La seconda causa, la inadeguatezza della formazione, è sotto gli occhi di tutti. Le imprese si lamentano e i giovani ci rinunciano. Stanno cercando di dare un risposta negli ultimi anni gli Its, gli Istituti Tecnici Superiori e le Università private, ma il gap accumulato negli anni e la velocità dell’innovazione non remano a favore. Bisognerebbe «far formare» i giovani a chi li deve utilizzare: le imprese. Bisognerebbe abbandonare l’idea di delega ad un sistema formativo che ha aiutato più se stesso a lavorare che i giovani a trovare un lavoro. Una collaborazione più stretta fra scuola, aziende, parti sociali e regioni potrebbe essere più efficace; anche per la formazione continua sul posto di lavoro, non solo per l’ingresso, perché ormai l’aggiornamento costante è essenziale per evitare le crisi aziendali e le fuoriuscite drammatiche.

In questa situazione trova terreno fertile anche la terza determinante del numero dei «nostri Neet»: la fragilità del mercato del lavoro che si incrocia anche con il rallentamento degli investimenti da parte delle imprese. Infatti quest’ultime, in un clima di incertezza economica crescente e con una politica industriale spesso latitante e incerta, preferiscono più assumere eventualmente sottoccupati che fare investimenti in innovazione. Mi rendo conto che è un autogol pensare di poter sostituire investimenti con braccia umane, ma il «lavoro povero» è la triste realtà che testimonia la corsa al ribasso nel mondo del lavoro. Quando l’offerta abbonda può risultare più conveniente scegliere di non investire in innovazione.

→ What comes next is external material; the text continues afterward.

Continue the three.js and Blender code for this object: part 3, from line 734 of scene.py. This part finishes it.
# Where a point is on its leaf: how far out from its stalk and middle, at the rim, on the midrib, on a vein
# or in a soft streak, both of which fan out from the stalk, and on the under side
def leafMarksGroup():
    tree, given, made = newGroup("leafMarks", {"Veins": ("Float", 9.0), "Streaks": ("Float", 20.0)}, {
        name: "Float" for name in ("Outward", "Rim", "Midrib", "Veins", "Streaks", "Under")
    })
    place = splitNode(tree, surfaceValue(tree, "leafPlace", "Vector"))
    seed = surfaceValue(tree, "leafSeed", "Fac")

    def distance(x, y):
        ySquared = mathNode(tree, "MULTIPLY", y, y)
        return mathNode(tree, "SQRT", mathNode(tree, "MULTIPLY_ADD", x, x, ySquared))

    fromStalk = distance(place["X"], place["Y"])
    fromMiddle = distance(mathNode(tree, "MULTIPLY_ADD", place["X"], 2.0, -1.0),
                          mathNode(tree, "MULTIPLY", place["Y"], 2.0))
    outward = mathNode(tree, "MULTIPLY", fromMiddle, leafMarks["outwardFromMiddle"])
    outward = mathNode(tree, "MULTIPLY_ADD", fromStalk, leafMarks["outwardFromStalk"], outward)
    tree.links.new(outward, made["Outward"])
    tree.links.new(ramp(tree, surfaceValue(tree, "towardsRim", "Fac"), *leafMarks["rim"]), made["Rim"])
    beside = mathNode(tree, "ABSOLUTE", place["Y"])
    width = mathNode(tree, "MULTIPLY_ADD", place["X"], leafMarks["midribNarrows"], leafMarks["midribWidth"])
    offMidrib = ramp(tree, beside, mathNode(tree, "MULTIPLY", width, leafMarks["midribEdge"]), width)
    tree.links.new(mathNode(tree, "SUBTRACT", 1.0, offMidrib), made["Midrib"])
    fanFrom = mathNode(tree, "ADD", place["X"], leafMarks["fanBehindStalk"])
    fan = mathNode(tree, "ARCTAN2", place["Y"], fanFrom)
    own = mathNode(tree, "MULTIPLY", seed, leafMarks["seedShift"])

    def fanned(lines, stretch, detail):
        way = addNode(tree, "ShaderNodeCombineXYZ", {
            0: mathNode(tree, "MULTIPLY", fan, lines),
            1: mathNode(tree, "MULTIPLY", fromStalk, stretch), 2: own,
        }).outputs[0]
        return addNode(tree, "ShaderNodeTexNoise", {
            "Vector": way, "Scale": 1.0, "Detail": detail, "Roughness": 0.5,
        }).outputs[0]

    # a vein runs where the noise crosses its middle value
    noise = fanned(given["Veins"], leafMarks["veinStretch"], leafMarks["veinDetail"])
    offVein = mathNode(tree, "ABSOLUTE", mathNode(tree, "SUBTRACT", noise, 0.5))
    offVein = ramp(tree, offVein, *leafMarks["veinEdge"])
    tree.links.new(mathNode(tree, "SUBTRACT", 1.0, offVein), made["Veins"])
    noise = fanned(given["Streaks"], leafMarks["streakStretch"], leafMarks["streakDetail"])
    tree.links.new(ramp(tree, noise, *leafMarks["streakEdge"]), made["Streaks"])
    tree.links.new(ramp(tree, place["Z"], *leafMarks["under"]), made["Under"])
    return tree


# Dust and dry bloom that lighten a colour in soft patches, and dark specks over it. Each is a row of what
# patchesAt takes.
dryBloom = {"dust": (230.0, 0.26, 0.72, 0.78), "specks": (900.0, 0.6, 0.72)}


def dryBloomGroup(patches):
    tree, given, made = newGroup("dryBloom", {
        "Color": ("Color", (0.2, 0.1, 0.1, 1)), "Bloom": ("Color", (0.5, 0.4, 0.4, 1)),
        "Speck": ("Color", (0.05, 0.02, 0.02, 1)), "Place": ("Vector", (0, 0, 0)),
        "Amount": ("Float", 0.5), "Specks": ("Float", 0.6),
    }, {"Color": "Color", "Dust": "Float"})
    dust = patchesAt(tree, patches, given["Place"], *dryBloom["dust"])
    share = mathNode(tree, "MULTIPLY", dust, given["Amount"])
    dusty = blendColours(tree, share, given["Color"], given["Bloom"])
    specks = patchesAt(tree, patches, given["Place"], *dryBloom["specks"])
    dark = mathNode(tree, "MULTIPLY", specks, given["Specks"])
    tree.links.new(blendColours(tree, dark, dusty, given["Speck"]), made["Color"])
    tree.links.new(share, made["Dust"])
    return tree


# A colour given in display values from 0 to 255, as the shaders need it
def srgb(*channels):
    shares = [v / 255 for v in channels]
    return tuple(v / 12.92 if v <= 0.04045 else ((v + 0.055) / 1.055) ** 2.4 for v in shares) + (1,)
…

E arriviamo all’ultima causa: la povertà in genere in costante aumento e quella familiare in particolare. Formare bene costa. Non solo la struttura formativa ma anche tutto ciò che è connesso ad essa: tasse universitarie, alloggi, vitto, viaggi, libri, ecc. Ma stranamente nulla si fa per invertire la rotta. Il prestito d’onore non è l’uovo di Colombo, ma al momento appare l’unica soluzione. Sono certo che ne guadagnerebbero i giovani in autostima, la società in sana crescita e finalmente il numero di Neet che sarebbe inevitabilmente destinato a ridursi drasticamente.